Wie ihre Nachbarn in Bilin demonstrieren die Einwohner gegen den
Zaun. Gewöhnlich sind die Reaktionen der Armee in Ni’alin sogar noch
gewalttätiger als in Bilin Es wurden dort schon vier gewaltlose
Demonstranten getötet.
Bei diesem besonderen Vorfall nahm Oberstleutnant Omri Borberg sich
einen palästinensischen Demonstranten vor, der mit gefesselten
Händen und verbundenen Augen auf dem Boden saß, und sagte zu einem
seiner Soldaten: „Lasst uns etwas beiseite gehen und ihm einen Gummi
geben!“. Er befahl dem Soldaten, aus unmittelbarer Nähe mit einer
Gummikugel auf ihn zu schießen.
Für diejenigen die es nicht wissen: „Gummikugeln“ sind mit dünnem
Gummi ummantelte Stahlkugeln. Aus größerer Entfernung verursachen
sie schmerzhafte Verletzungen. Aus der Nähe abgeschossen, können sie
tödlich sein. Offiziell ist es Soldaten erlaubt, sie höchstens bei
einem Minimalabstand von 40 Metern anzuwenden.
Ohne zu zögern, schoss der Soldaten dem Gefangenen in den Fuß,
obwohl dies offenkundig ein illegaler Befehl war, dem ein Soldat
nach dem Armeegesetz nicht gehorchen darf. Nach der klassischen
Definition des Richters Binyamin Halevy - wie im Falle des Kafr
Kassem-Massakers 1956 - schwebt über solchen Befehlen „die schwarze
Fahne der Illegalität“. Der Gefangene Ashraf Abu-Rakhma, wurde
getroffen und fiel zu Boden.
Die seit langer Zeit sich an Demonstrationen in Ni’alin und Bilin
Beteiligten wissen, dass solche und ähnliche Vorfälle immer wieder
geschehen. Aber der Abu-Rakhma-Fall war aus einem Grund ein
besonderer: er wurde von einer jungen einheimischen Frau von einem
Balkon in der Nähe des Verbrechens mit einer der Kameras
photographiert, die den Dorfbewohnern von B’tselem, einer
israelischen Menschenrechtsorganisation, für solche Fälle überlassen
wurde.
So
beging der Oberstleutnant eine nicht zu vergebende Sünde: er wurde
auf frischer Tat ertappt und dabei fotografiert. Wenn allgemein
Friedensaktivisten solche Untaten enthüllen, greift der
Armeesprecher in seinen Lügensack und kommt mit dem einem oder
anderen verlogenen Statement („er hat den Soldaten angegriffen“,
„er versuchte ihm die Waffe wegzunehmen“, „er widersetzte sich der
Verhaftung“) Aber selbst der beste Sprecher konnte nicht leugnen,
was klar auf dem Film gesehen wird.
Als der militärische Generalanwalt entschied, den Offizier und den
Soldaten wegen „unziemlichen Verhaltens“ strafrechtlich zu
verfolgen, riefen Abu-Rakhma und einige israelische
Menschenrechtsorganisationen den Obersten Gerichtshof an.
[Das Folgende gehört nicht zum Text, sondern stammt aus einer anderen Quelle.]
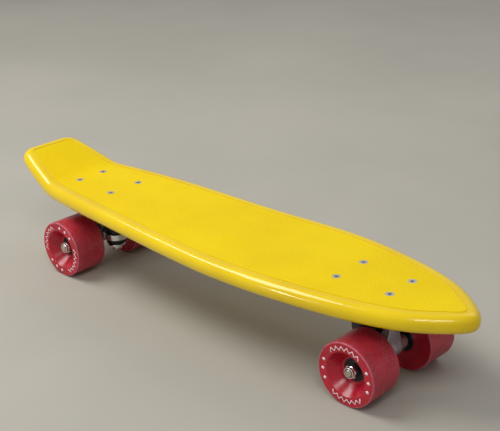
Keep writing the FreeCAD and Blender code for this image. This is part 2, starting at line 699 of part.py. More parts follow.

Der
Richter riet dem Armeeanwalt, die Anklage zu verändern. Er weigerte
sich, und so kam die Sache noch einmal vor Gericht.
In
einer Entscheidung, die für ihre scharfe Ausdrucksweise ungewöhnlich
war, fanden die drei Richter (einschließlich einer Richterin und
einem religiösen Richter) in dieser Woche, dass die Anklage
„unpassendes Verhalten“ selbst unpassend war. Sie ordneten für
beide, den Offizier und den Soldaten, eine weit strengere
strafrechtliche Anklage an, um allem militärischen Personal klar zu
machen, die Misshandlung eines Gefangenen „stehe nicht im Einklang
mit dem Geist des Staates und der Armee “.
Nach solch einer Ohrfeige hätte sich eine anständige Person
verschämt zurückgezogen. Aber nicht Mendelblit. Der bärtige und eine
Kippa tragende Brigadegeneral ist ein persönlicher Freund des
Generalstabschefs Gaby Ashkenasi und erwartet jeden Augenblick, zum
Generalmajor befördert zu werden.
Vor kurzem weigerte sich der Generalanwalt, einen ranghohen Offizier
anzuklagen, der vor Gericht – zugunsten eines Untergeordneten -
behauptete, es sei rechtens, Palästinenser physisch zu misshandeln.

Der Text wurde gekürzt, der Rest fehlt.